I’ve recently read the book, as you might know, and I didn’t really see anything textual that would make it age-inappropriate. Sure, the narrator or the character of the narrator character admits to having a large wang. Sure, he has sex with a skin flick starlet in an alien zoo. Hey, who doesn’t? (I mean, when I was in high school, I read The Demu Trilogy, written a couple years after Slaughterhouse Five–what was it with the writers of that era and compulsory sex in alien zoos? Or have I now completed the entirety of the sub-sub genre?)

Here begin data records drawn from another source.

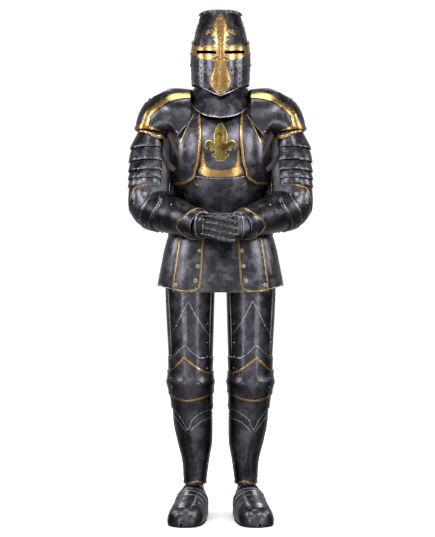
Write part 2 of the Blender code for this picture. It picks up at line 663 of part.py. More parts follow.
def build_arm(side, label):
    front = bent((0, 1, 2, 3), (-7.2, -24, -42, -45))
    plate(
        "pauldron_" + label, SHOULDER, (front, lambda t: 180 - front(t)), (0.0, 3.0), 0,
        columns=14, rows=(0, 0.17, 0.33, 0.5, 0.67, 0.8, 0.9, 1), side=side,
    )
    band = [
        (0.04, 38), (0.04, 57), (0.60, 49), (1.36, 40), (2.10, 45), (2.56, 40), (2.76, 44), (2.84, 66), (2.84, 100),
        (2.99, 100), (2.99, 30), (2.99, -20), (2.78, -20), (2.78, 10), (2.56, 24), (2.06, 28), (1.36, 27), (0.60, 34),
    ]
    inlay(
        "pauldron_band_" + label, lambda t, a, lift: SHOULDER.points(a, t, lift), band, (0.34, 13.0), LAYER + 0.0013,
        side=side,
    )
    top = bent((-36, -18, 0, 180, 198, 216), (1.390, 1.412, 1.436, 1.436, 1.412, 1.390))
    shares, climb = stepped((0.0, 0.33, 0.56, 0.73, 0.87, 1.0), (0.005, 0.005, 0.005, 0.005, 0.0))
    plate("arm_lames_" + label, UPPER_ARM, (-36, 216), (top, 1.222), climb, columns=14, rows=shares, side=side)
    plate("arming_sleeve_" + label, SLEEVE, (0, 360), (0.0, 4.4), 0, columns=12, rows=7, look=CLOTH, side=side)
    plate(
        "couter_" + label, FOREARM, (-54, 234), (-0.034, BEND_END + 0.012),
        lambda share: LAYER + 0.0015 - 0.0016 * share, columns=16, rows=5, side=side,
    )
    plate("vambrace_" + label, FOREARM, (0, 360), (BEND_END, BEND_END + 0.222), 0, columns=20, rows=3, side=side)
    point = even((0, 32, 67, 180), (0.175, 0.197, 0.212, 0.215))
    plate(
        "cuff_" + label, FOREARM, (0, 360), (lambda a: BEND_END + point(a - CUFF_TURN), BEND_END + 0.246),
        lambda share: LAYER - 0.0004 + 0.0032 * (1 - share) ** 3, columns=20, rows=2, side=side,
    )


def build_hands():
    """Each hand is a shell whose four fingers are ridged from the knuckles on."""
    reach = np.arange(-8, 8) / 4
    height = np.where(reach < 0, 1 + reach, 1 - reach)
    angle = np.degrees(np.arcsin(np.sign(height) * np.abs(height) ** (1 / HAND_POWER)))
    angle = np.where(reach < 0, angle, 180 - angle)
    columns = (angle + 90) / 360
    ridge = np.where(np.arange(16) % 2, 0.0026, -0.0012)
    for side, label, rows in ((-1, "right", TOP_HAND_ROWS), (1, "left", UNDER_HAND_ROWS)):
        plate(
            "hand_" + label, hand_limb(rows), (-90, 270), (0.0, len(rows) - 1.0),
            lambda share: np.clip(share * 4 - 1.2, 0, 1) * ridge, columns=columns, rows=7, side=side,
        )


def build_leg(side, label):
    shares = (0.0, 0.1, 0.25, 0.55, 1.0)
    plate("cuisse_" + label, LEG, (0, 360), (0.575, 0.985), 0, columns=20, rows=shares, side=side)
    high = bent((-108, -90, 0, 45, 108), (0.690, 0.690, 0.806, 0.695, 0.640))
    plate("cuisse_lames_" + label, LEG, (-108, 108), (0.520, high), LAYER, columns=12, rows=4, side=side)
    high = bent((-110, -75, -30, 12, 60, 110), (0.536, 0.538, 0.556, 0.597, 0.545, 0.540))
    low = bent((-110, -60, 0, 20, 60, 110), (0.470, 0.461, 0.440, 0.434, 0.447, 0.470))
    plate("poleyn_" + label, LEG, (-108, 108), (low, high), 2 * LAYER + 0.0007, columns=12, rows=5, side=side)
    low = bent((-108, -72, 0, 54, 108), (0.400, 0.385, 0.326, 0.385, 0.400))
    plate("shin_lames_" + label, LEG, (-108, 108), (low, 0.515), LAYER + 0.0006, columns=12, rows=4, side=side)
    plate("greave_" + label, LEG, (0, 360), (0.1198, 0.420), 0, columns=20, rows=5, side=side)


def build_foot(side, label):
    foot = foot_limb()
    shares = (-0.068, -0.058, -0.04, -0.01, 0.02, 0.05, 0.09, 0.14, 0.185, 0.21, 0.223, 0.231)
    spread = (np.array(shares) + 0.068) / 0.299
    plate("sabaton_" + label, foot, (-88, 88), (-0.068, 0.231), 0, columns=10, rows=spread, side=side)
    points = foot.bare(*np.meshgrid((-90.0, 90.0), shares))[0]
    points[..., 2] = 0.0
    grid_object("sabaton_sole_" + label, points, np.zeros_like(points) + (0, 0, 1), SOLE, SOLE_THICK, False, side)


def build_all():
    build_helm()
    build_gorget()
    build_torso()
    build_skirt()
    for side, label in ((-1, "right"), (1, "left")):
        build_arm(side, label)
        build_leg(side, label)
        build_foot(side, label)
    build_hands()


build_all()
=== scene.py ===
"""The looks of the suit of plate armour: finer plates, lames, rims, rivets, scaled fingers and finishes.

Metres, +Z up. The front faces -Y and the origin is on the floor under the middle of the suit. The tables
and the limbs are those of the part's source, so each piece lies where its solid does.
"""

import math

import bpy
import numpy as np
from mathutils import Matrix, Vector
from mathutils.geometry import delaunay_2d_cdt


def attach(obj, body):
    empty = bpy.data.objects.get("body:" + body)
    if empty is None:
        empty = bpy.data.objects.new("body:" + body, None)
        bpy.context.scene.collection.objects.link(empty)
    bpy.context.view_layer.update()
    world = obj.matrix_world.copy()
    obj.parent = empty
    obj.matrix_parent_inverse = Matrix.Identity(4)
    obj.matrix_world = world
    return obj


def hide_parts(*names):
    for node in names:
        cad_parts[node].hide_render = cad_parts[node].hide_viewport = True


# Driving dimensions
WALL = 0.002  # steel plate
BRASS_WALL = 0.0012
GAP = 0.0010  # clearance between a plate and the one laid over it
LAYER = WALL + GAP
SEAM = 0.0005  # clearance where two plates meet edge to edge
FIGURE_Y = 0.088578  # how far the body's middle stands behind the origin
SOLE_THICK = 0.005
FOOT_TURN = math.radians(11)  # how far each toe points outwards

# The helm's levels
HELM_TOP = 1.862
SLIT_HEIGHT = 0.0095
SLIT_ANGLE = 60.0  # half of the sight's reach round the helm, in degrees
FACE_ANGLE = 78.75  # where the face meets the back, on the crown's own facets
COLLAR_TOP = 1.640
COLLAR_RADIUS = 0.078

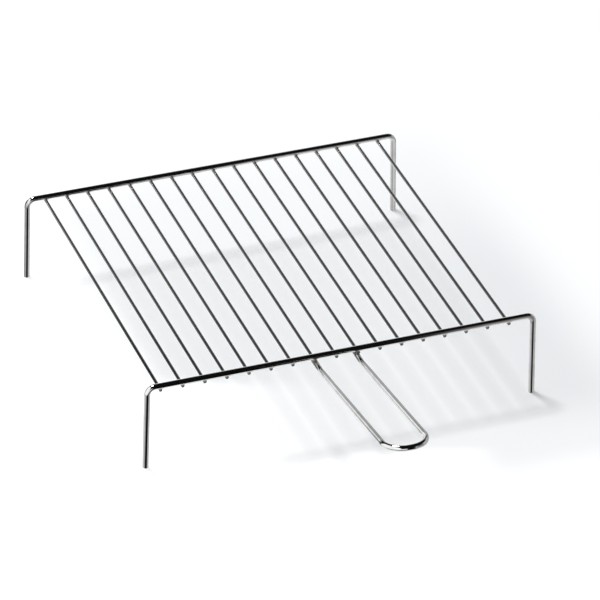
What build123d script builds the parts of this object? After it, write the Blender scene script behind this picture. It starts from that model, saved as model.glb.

However, text aside, Vonnegut adds a couple of line drawings to the text because…. I dunno why he did it. The doodles don’t really add anything to the narrative, I think. Since the book was written to be argued by students by a creative writing professor, I’m sure entire theses and maybe even dissertations have covered them, though.

And on page 153, we get a line drawing of a heart-shaped pendant bearing the Serenity Prayer between a pair of boobies. If you want to see a picture, here it is. I realize that some of you are at work and might get into a spot of fired if you clicked that link and looked at the boobies, line-drawn as they are. I’d like to point out you might already be flagged since the content filter analysis has already run across the word boobies several times.

But isn’t that a pip? If you tacked that picture on your cubicle wall or the inside of your locker door, you would have done your part to make the workplace a hostile environment and made someone uncomfortable. The lawsuits would rain from the heavens or, at the very least, you would get a stern warning from HR.

Somehow, though, it’s unconscionable for some people to even discuss whether teenagers should have publicly sanctioned and funded access to something that I’ve had to mark NSFW on the Internet.